Another study⁽⁷⁾ did not distinguish among various techniques for AC, including MHI, and rather clustered them together as respiratory physical therapy. The results demonstrated significant improvements in TV, respiratory system compliance, and pulmonary resistance in some participants when respiratory physical therapy was compared to intratracheal aspiration.

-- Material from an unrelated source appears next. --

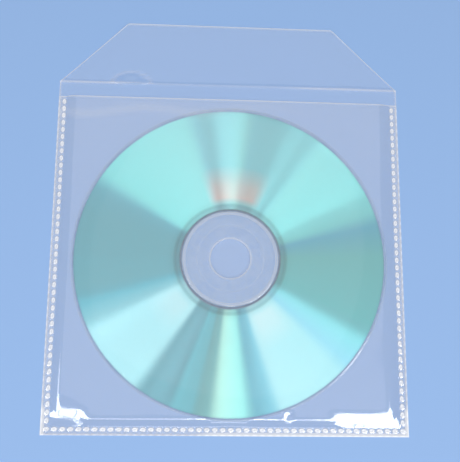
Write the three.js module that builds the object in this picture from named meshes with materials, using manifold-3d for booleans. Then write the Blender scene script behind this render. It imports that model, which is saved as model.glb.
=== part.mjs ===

Following the analysis of three studies conducted in children and the comparison of these results to those of studies in adults, MHI seems to contribute to the mobilization of secretions as a respiratory physical therapy for AC (level of evidence 2C). However, the analyzed studies exhibited some limitations, such as the absence of homogeneous samples and the lack of detailed descriptions of the method used in the application of MHI (especially in the case of the single published randomized controlled study).⁽⁷⁾ In addition, these studies failed to report on the short-, medium-, and long-term hemodynamic effects of MHI. The outcome variables were different in the three analyzed studies (blood gases, pulmonary function, and short-term clinical response), and the study populations and participant ages also differed between reports. Moreover, the investigated diseases were different, which made the analysis of the main outcome difficult.

CONCLUSIONS

Manual hyperinflation appeared useful for AC in the investigated population, although the evidence available in the literature remains insufficient. Therefore, randomized controlled studies are needed to establish the safety and efficacy of manual hyperinflation in pediatric patients. However, manual hyperinflation should be performed by trained physical therapists only.